StatusCurrent container state with uptime — e.g., Up 26 hours (green check). Containers with health checks show (healthy) when passing.
ImageThe Docker image and tag the container is running (e.g., ghcr.io/chompy-user/chompy-snmp-poller:latest, postgres:latest).

Container status is retrieved by querying the Docker daemon. Containers that are stopped, restarting, or in an error state will display accordingly. This section provides a quick visual check that all platform components are running.

Troubleshooting

Service showing UNHEALTHY

If a service card shows UNHEALTHY, check the following:

  • ClickHouse — Verify the container is running with docker ps | grep clickhouse.

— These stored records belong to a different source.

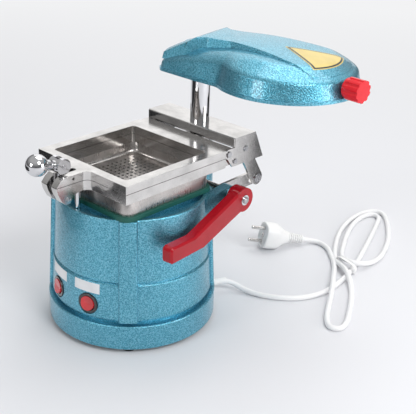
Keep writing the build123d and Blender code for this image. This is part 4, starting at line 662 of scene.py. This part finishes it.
# ---------------------------------------------------------------- sub-assemblies
@dataclass
class MainsCord:
    """The mains cord: gland, cord with its tied hank, and earthed plug; sizes in millimetres."""

    diameter: float = 6.5
    gland_azimuth: float = 66.0
    gland_height: float = 14.0
    skirt_r: float = 96.7
    plug_from: Triple = (48.6, 294.8, 4.4)
    pin_out: float = 9.5
    tie_at: Triple = (124.0, 266.0, 6.6)
    # (x, y) where the cord lies on the bench, (x, y, z) where it stands off it
    bench_z: float = 3.35
    route: Sequence[Sequence[float]] = (
        (43.5, 97.7, 14.0), (48.9, 109.8, 14.0), (58.0, 117.6, 10.0), (70.0, 121.8, 5.2), (85.0, 126.0),
        (102.0, 134.0), (117.8, 145.0), (130.0, 159.0), (138.6, 175.6), (143.0, 195.0), (142.5, 215.0),
        (140.0, 235.0), (137.0, 253.0), (132.0, 271.0), (126.0, 290.0), (115.0, 320.0), (102.0, 355.0),
        (89.0, 388.0), (79.0, 412.0), (71.0, 430.0), (60.0, 434.0), (52.5, 424.0), (52.0, 402.0),
        (59.5, 372.0), (72.0, 342.0), (87.0, 313.0), (98.0, 293.0, 3.8), (108.0, 279.0, 7.0),
        (119.0, 272.0, 9.9), (131.0, 273.0, 9.9), (139.5, 284.0, 7.5), (142.0, 302.0, 3.8),
        (141.0, 322.0), (134.0, 345.0), (121.0, 375.0), (102.0, 406.0), (80.0, 435.0), (66.0, 447.0),
        (53.0, 445.0), (45.5, 431.0), (43.5, 408.0), (46.5, 384.0), (54.0, 356.0), (66.0, 329.0),
        (80.0, 304.0), (93.0, 284.0), (106.0, 269.0, 3.8), (119.0, 260.0, 7.5), (133.0, 251.0, 9.9),
        (146.0, 240.5, 7.5), (160.0, 226.0, 3.8), (174.0, 206.0), (190.0, 178.0), (203.0, 153.0),
        (205.0, 136.0), (192.0, 131.0), (178.0, 147.0), (163.0, 174.0, 3.8), (151.0, 196.0, 8.0),
        (139.0, 215.0, 9.9), (128.0, 232.0, 8.0), (117.0, 250.0, 3.8), (105.5, 265.0), (91.5, 278.5),
        (77.5, 291.5), (62.5, 298.0), (49.0, 294.8, 4.4), (40.8, 281.6, 7.9),
    )

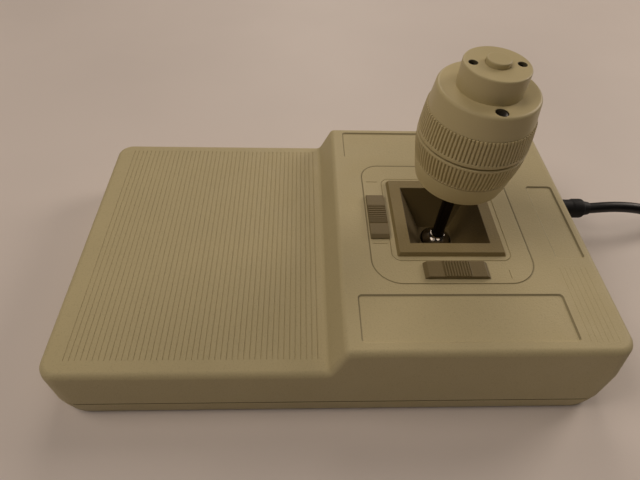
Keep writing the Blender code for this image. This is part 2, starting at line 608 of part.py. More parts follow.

Check ClickHouse logs with docker logs chompy-clickhouse --tail 100. Common issues include disk full, OOM kills, or corrupted tables.
  • PostgreSQL — Check container status and logs. Verify connection count hasn't hit the maximum. Common issues include connection exhaustion and disk space.
  • Kafka — Verify both the Kafka container is running. Check for "not found" status which indicates the container isn't accessible. Review Kafka logs for broker errors.
  • Synthetics — The Go synthetics service may not be running if no synthetic tests are configured. Check the container logs.

DEGRADED overall status

The overall status shows DEGRADED when any individual service is unhealthy. Identify which service card shows UNHEALTHY and address that specific service. The platform can operate in a degraded state — for example, if Kafka is down, existing data in ClickHouse is still queryable but new flow ingestion will be paused.

High memory or CPU usage

If the Server Resources card shows elevated CPU or memory, check which containers are consuming the most resources with docker stats. The most resource-intensive components are typically ClickHouse (during queries or merges), the Go flow enricher (at high flow rates), and the SNMP poller (with many devices).